Step-by-Step Instructions

  1. Clone the Repository:

    git clone https://github.com/1618lip/hft_compression.git
    cd hft_compression
  2. Compile C++ Code: Compile the project files (tick_data.cpp, benchmark.cpp, ae.cpp, haar_wavelet.cpp) using the Makefile:

    make

    If you see warnings, just ignore it.

  3. Generate Tick Data: To generate random tick data, run the generate program:

    g++ -o generate generate.cpp
    ./generate
    Enter the number of tick data points to generate: <enter an integer>
    Random tick data generated in tick_data.csv

    This will create a file called tick_data.csv with randomly generated tick data.

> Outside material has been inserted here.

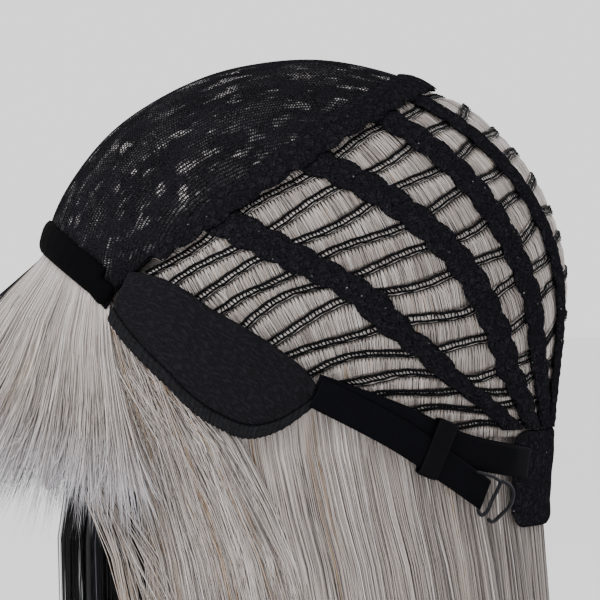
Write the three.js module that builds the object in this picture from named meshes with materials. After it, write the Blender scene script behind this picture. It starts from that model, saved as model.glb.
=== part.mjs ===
// Straight wig with bangs, turned inside out: the cap's inner side shows, and the hair hangs from within.
// Millimetres, +Z up. The forehead is toward -Y and the left ear toward +X.
// The origin is inside the crown, where the top of a head carries the wig.

import * as THREE from 'three';
import { mergeVertices } from 'three/addons/utils/BufferGeometryUtils.js';

// Cap form: an egg-shaped dome above its widest level, and a wall that draws in a little below it
const capHalfWidth = 78;
const capHalfLength = 102;
const crownHeight = 90;
const sideReach = 145;
const tuckShare = 0.095;
const tuckDepth = 45;

// Layers through the wall, from the hair outward
const layerGap = 0.5;
const hairGap = 0.8;
const edgeGap = 0.3;
const hairThickness = 4;
const trackThickness = 2;
const laceThickness = 1.6;
const trimThickness = 1.6;

// Ribbons and bands
const foreheadBandWidth = 12;
const crownSeamWidth = 13;
const crownSeamStation = -0.02;
const laceBandWidth = 12.5;
const laceBandTaper = 0.17;
const scallopShare = 0.07;

// Weft rows
const weftWidth = 4;
const weftWave = 1.2;
const weftRows = 12;
const openWeftRows = 9;
const openWeftShare = 0.795;
const napeWeftShare = 0.183;
const weftSwell = 3.6;
const weftSwellShare = 0.085;

// Ear tabs, straps, keepers and hooks
const earTabDepth = 37;
const earTabThickness = 4;
const bindingWidth = 5;
const strapWidth = 12;
const strapThickness = 1.5;
const keeperWidth = 8;
const keeperThickness = 1;
const keeperAngle = 29.5;
const keeperTilt = -22;
const hookWire = 1.5;
const hookWidth = 18;
const hookHeight = 15;
const hookAngle = 1.05;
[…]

  4. Generate Denoised & Filtered Tick Data: Once you have tick_data.csv, generate the denoised and filtered tick data:

    g++ -o denoise generate_denoised_tick.cpp haar_wavelet.cpp
    ./denoise 
  5. Run Compression and Denoising: After generating the data, use the benchmark program to compress and denoise the tick data:

    ./benchmark

    This will read the generated tick data, apply Haar Wavelet Transform for denoising, compress the data using arithmetic coding, and print the compression ratios.

  6. See Filtering Effect: (Optional): To visualize the original vs filtered tick data using Python:

    python plot.py

Sample Usage

# Step 0: Compile all Files
make

# Step 1: Generate 100 random tick data
./generate 100

# Step 2: Denoise & Filter generated tick data
./denoise

# Step 2: Compress the tick data with and without denoising
./benchmark

# Step 3: Visualize the tick data (optional, using Python)
python plot.py

This project demonstrates efficient compression for HFT tick data and integrates denoising using Haar Wavelet Transforms to preserve important data while removing noise.

License

This project is licensed under the MIT License.